If you want a visual explanation of environmental damage, you could do no better than a walk up to Black Hill triangulation pillar in the north of the Dark Peak, Peak District National Park. This weekend take a walk; PB Walk 29, Dark Peak Walks
The trig base sits a good metre above ground level. This is not for dramatic effect; the trig is in exactly the same place that the Ordnance Survey surveyors levelled it in 1945, it is the ground that has shifted.
The Manchester and Lancashire cotton mills dumped all their heavy metal laden fumes out on to the moors. This simply killed any plant life, turned the soil to solid acid and prevented any further growth. Wind scoured the surface, stripping away any roots systems and then the job was finished by rain, which washed away the peat, down into the valley below. Considering the base of the pillar was at ground level, looking around it is hard to imagine the amount of peat that has been removed.

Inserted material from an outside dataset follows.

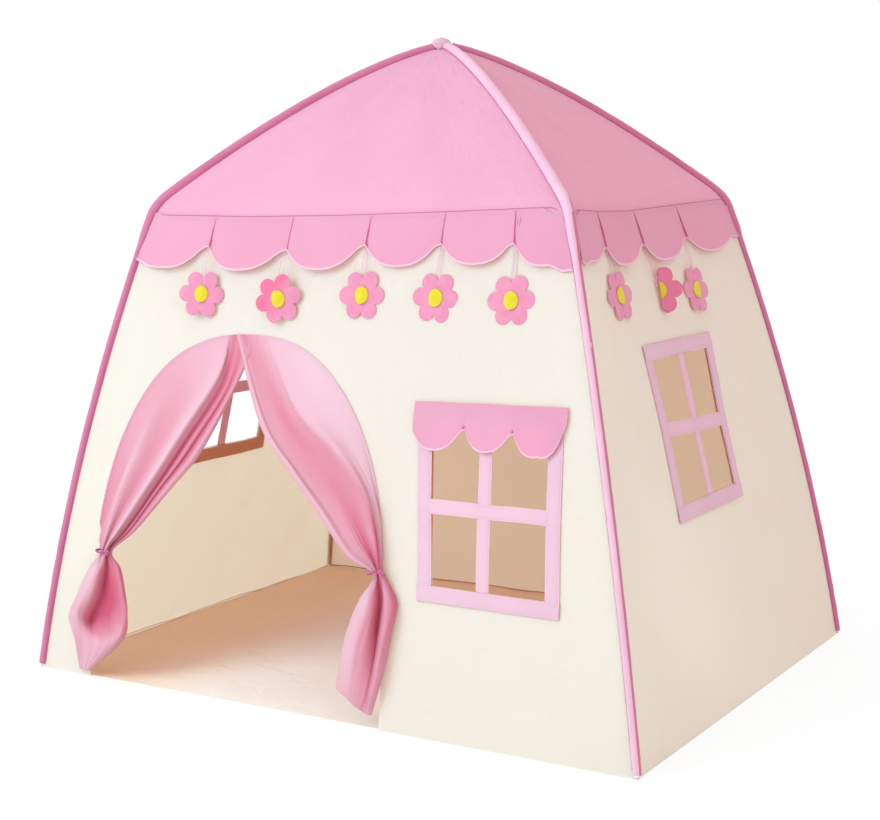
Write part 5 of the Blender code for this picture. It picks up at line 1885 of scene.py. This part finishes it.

Black Hill was famous of course for the hell of its peat bog, made all the more famous by Alfred Wainwright who got stuck in it, because he was good at walking up hard rock and bits of grass, but crap at walking across a peat moor. A quote from 1975 on trigpointuk puts it thus;
A mess. Stands in acres of peat on Black Hill’s summit. Visited during Pennine Way walk.
Today the trig pillar stands surrounded by cotton grass and a healthier moor, thanks to Moors for the Future and its work. It is no longer approached through a thigh squelching peat bog, but along stone slabs retrieved from the derelict cotton mills that spewed out the poison all those years ago.
The pillar now sits surrounded by a stone plinth, courtesy of the Pennine Way rangers from the Peak District National Park. The pillar still sits on its concrete base which extends down well below the peat to bedrock where the lower centre mark sits.